Their own government, the Confederate States of America, built itself around the idea of slaves as property and it was no accident that the U.S. Congress used its Confiscation Acts to provide the opening for emancipation. In July 1864 a frantic telegram, typical of many such wartime queries, came over the wires from Augusta, Georgia, to Richmond, Virginia. The Confederate Quartermaster wanted a ruling from his superiors: if he hired “negro teamsters for the Army of Tennessee would the government be responsible to the owners if they are captured or killed.” The Inspector General rendered a brief reply: “The Govt. will be responsible.” 

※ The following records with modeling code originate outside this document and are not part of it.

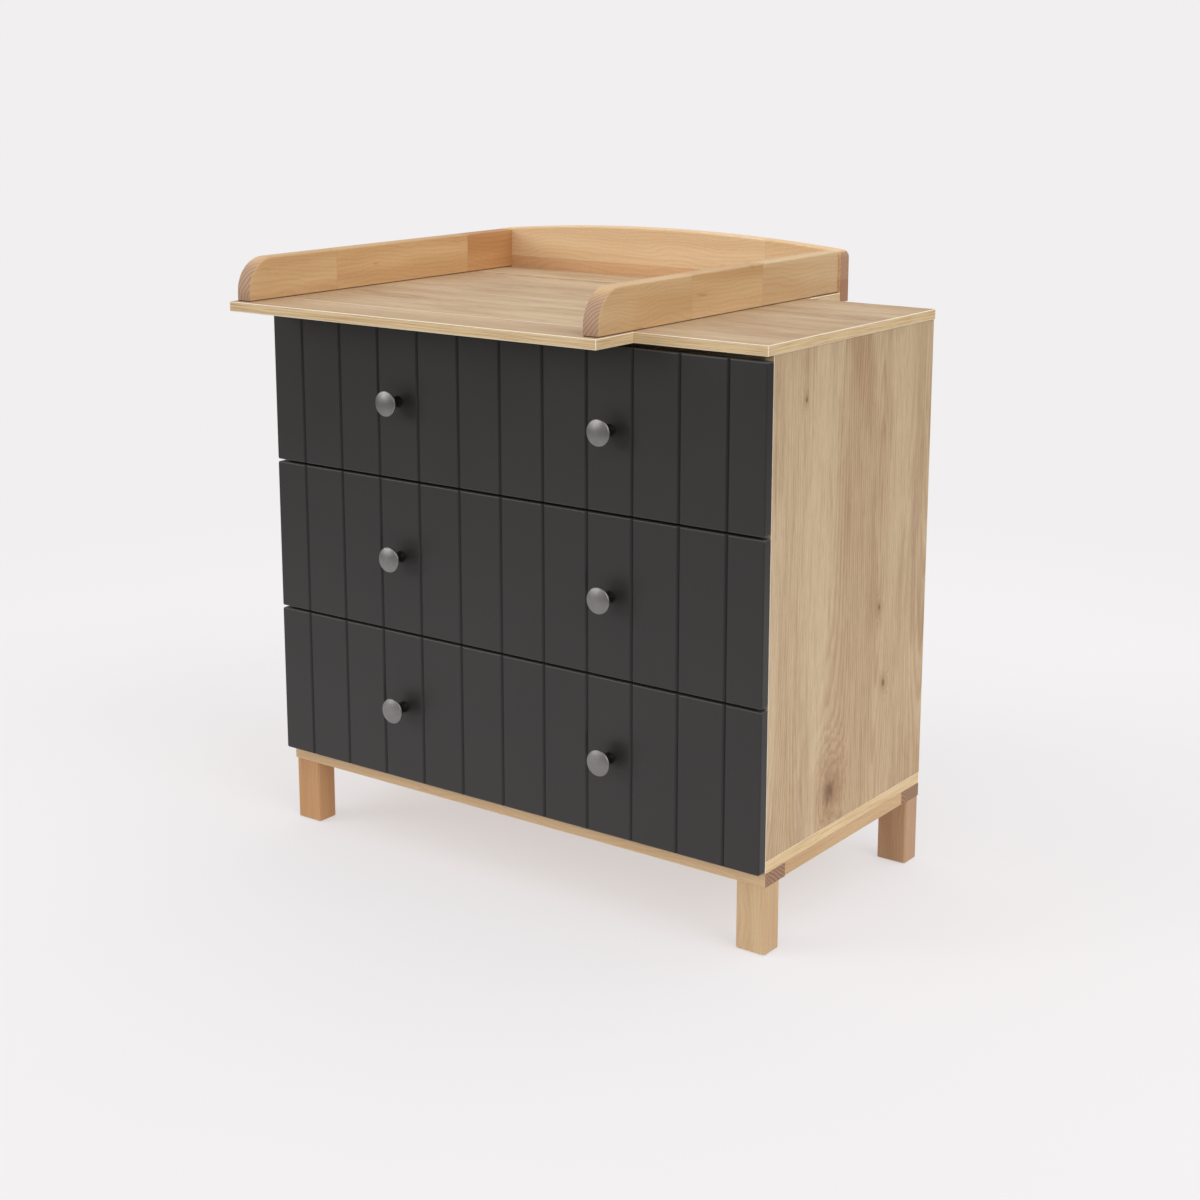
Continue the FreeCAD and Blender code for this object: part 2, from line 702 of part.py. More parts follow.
def slides(tier):
    """A drawer's pair of slides: cabinet channels, middle channels and drawer channels."""
    z = slide_height(tier)
    y = (Y_CARCASS + SLIDE_SETBACK, Y_CARCASS + SLIDE_SETBACK + SLIDE_LENGTH)
    wall = X_MID + PANEL_INNER
    outer = channel(wall, -1, OUTER_DEPTH, OUTER_HALF_HEIGHT, y, z)
    middle = channel(wall - MIDDLE_GAP, -1, MIDDLE_DEPTH, MIDDLE_HALF_HEIGHT, y, z)
    inner = channel(wall - SLIDE_SPACE, 1, INNER_DEPTH, INNER_HALF_HEIGHT, y, z)
    return both_sides(outer), both_sides(middle), both_sides(inner)


def write_chest():
    """The carcass, the base and everything fixed to them."""
    save("top_board", [top_board()])
    panel = side_panel()
    save("side_panel_right", [panel])
    save("side_panel_left", [mirrored(panel)])
    save("bottom_board", [bottom_board()])
    save("back_panel", [back_panel_space()])
    save("front_stretcher", [front_stretcher()])
    for name, rail in base_rails().items():
        save(name, [rail])
    found, glides = legs()
    for name, leg in found.items():
        save(name, [leg])
    save("foot_glides", glides)
    save("dowels", panel_dowels() + stretcher_dowels() + base_dowels() + strip_dowels())
    save("cam_locks", cam_housings())
    save("cam_bolts", cam_bolts())
    save("leg_screws", leg_screws())
    save("base_screws", base_screws())


def write_changing_frame():
    """The strips, rails and screws of the changing frame."""
    front = (Y_STRIP, Y_TOP)
    back = (Y_TOP_BACK, Y_RAIL_END)
    save("changing_strip_front", [strip(front, strip_dowels() + rail_screws())])
    rear = strip(back, strip_dowels() + rail_screws() + back_rail_screws())
    save("changing_strip_back", [rear])
    save("changing_rail_left", [side_rail(0)])
    save("changing_rail_right", [side_rail(1)])
    save("changing_rail_back", [back_rail()])
    save("rail_screws", rail_screws())
    save("back_rail_screws", back_rail_screws())


def write_drawers():
    """Three drawers with their knobs and slides."""
    cabinet_channels = []
    for tier, name in enumerate(FRONT_NAMES):
        left, right, back = drawer_walls(tier)
        outer, middle, inner = slides(tier)
        cabinet_channels += outer
        save("drawer_front_" + name, [drawer_front(tier)])
        save("drawer_side_left_" + name, [left])
        save("drawer_side_right_" + name, [right])
        save("drawer_back_" + name, [back])
        save("drawer_floor_" + name, [drawer_floor(tier)])
        save("drawer_brackets_" + name, brackets(tier))
        save("drawer_screws_" + name, drawer_screws(tier))
        save("knobs_" + name, [knob(x, z) for x, z in knob_places(tier)])
        save("slide_middle_" + name, middle)
        save("slide_drawer_" + name, inner)
    save("slide_cabinet_channels", cabinet_channels)


write_chest()
write_changing_frame()
write_drawers()
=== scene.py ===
"""The looks of a changing table: a chest of three drawers whose top carries a rimmed changing frame.

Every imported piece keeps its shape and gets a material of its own. The grain of each wooden piece is laid
out in that piece's own length, width and depth, from its box. All lengths are in metres.
"""

import math

import bpy
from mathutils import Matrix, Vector


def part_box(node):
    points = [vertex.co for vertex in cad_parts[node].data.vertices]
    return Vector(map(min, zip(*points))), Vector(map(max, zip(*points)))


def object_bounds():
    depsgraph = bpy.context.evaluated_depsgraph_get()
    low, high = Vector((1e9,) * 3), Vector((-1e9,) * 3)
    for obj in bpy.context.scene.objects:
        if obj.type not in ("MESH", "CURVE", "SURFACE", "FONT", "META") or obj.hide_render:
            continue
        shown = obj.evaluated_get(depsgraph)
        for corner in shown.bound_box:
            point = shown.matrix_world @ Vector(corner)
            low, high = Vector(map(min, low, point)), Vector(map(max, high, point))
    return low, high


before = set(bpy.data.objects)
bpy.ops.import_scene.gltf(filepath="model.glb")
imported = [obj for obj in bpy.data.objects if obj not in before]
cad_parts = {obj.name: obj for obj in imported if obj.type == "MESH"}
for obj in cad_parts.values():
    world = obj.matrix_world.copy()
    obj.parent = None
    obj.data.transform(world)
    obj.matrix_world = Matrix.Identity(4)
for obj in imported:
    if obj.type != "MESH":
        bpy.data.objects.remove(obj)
cad_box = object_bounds()

# Camera: where it stands, seen from the middle of the object.
CAMERA_AZIMUTH = 36.4  # degrees to the right of the front
CAMERA_ELEVATION = 12.0  # degrees above the horizon
CAMERA_DISTANCE = 3.41
CAMERA_LENS, CAMERA_SENSOR = 61.65, 36.0  # millimetres: focal length, and the sensor's width
CAMERA_AIM = Vector((-0.0154, 0.0186, 0.1132))  # from the middle of the object
CAMERA_SHIFT = -0.10  # the camera looks down less steeply for it, so upright edges stay nearer to parallel

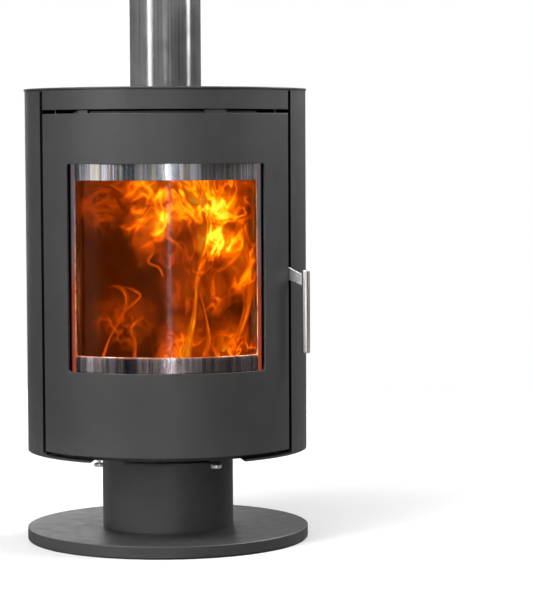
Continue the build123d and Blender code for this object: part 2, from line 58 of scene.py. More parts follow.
class Nodes:
    """A node tree with short calls that add nodes. A value is a constant or a node's output."""

    def __init__(self, tree):
        self.tree = tree

    def feed(self, socket, value):
        """Puts a constant on a socket, or links a node's output to it."""
        if isinstance(value, bpy.types.NodeSocket):
            self.tree.links.new(value, socket)
        else:
            socket.default_value = value

    def add(self, kind, inputs=None, **settings):
        """New node. The keys of inputs are the sockets' names, or their places in the row."""
        node = self.tree.nodes.new("ShaderNode" + kind)
        for key, value in settings.items():
            setattr(node, key, value)
        for key, value in (inputs or {}).items():
            self.feed(node.inputs[key], value)
        return node

    def math(self, operation, *values):
        return self.add("Math", dict(enumerate(values)), operation=operation).outputs["Value"]

    def vector_math(self, operation, *values):
        node = self.add("VectorMath", dict(enumerate(values)), operation=operation)
        return node.outputs["Value" if operation == "LENGTH" else "Vector"]

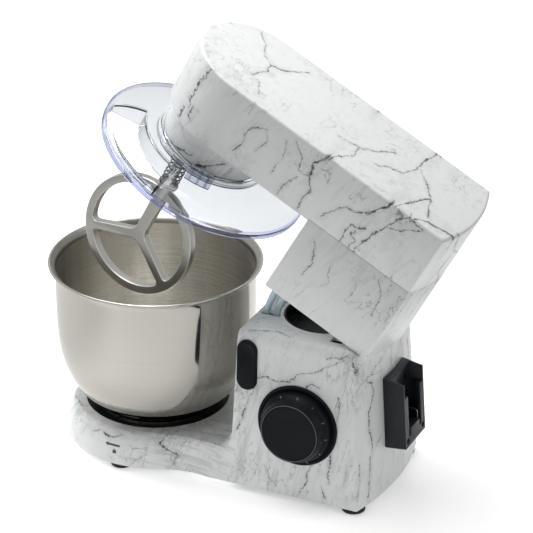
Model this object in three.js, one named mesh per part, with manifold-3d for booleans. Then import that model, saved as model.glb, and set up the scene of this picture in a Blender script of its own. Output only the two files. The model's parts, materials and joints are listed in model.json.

Slavery ended in and with the Civil War both because slaves sought their own freedom and because the Union Army demonstrated that the Confederate government could not make good on its promise to protect the property rights whites held in slavery. The formal abolition of slavery laws was carried out in the terms of reconstruction for Southern states. But slavery as an idea vested in property rights persisted among many whites and proved durable, a burning ember stamped upon but still glowing during the long Reconstruction years. The Confederate government was ultimately responsible for those rights and lost them in the war, but the expectations of many Southern whites in the war was that these rights were in a sense inalienable–that they might be taken by force but conceptually they were not lost. That slave traders continued their business unabated, that Confederates demanded compensation from their government for the loss of slaves impressed in the war, and that many of these activities persisted through 1864 and into 1865, indicate that many southern whites could not fully contemplate the end of slavey in the war.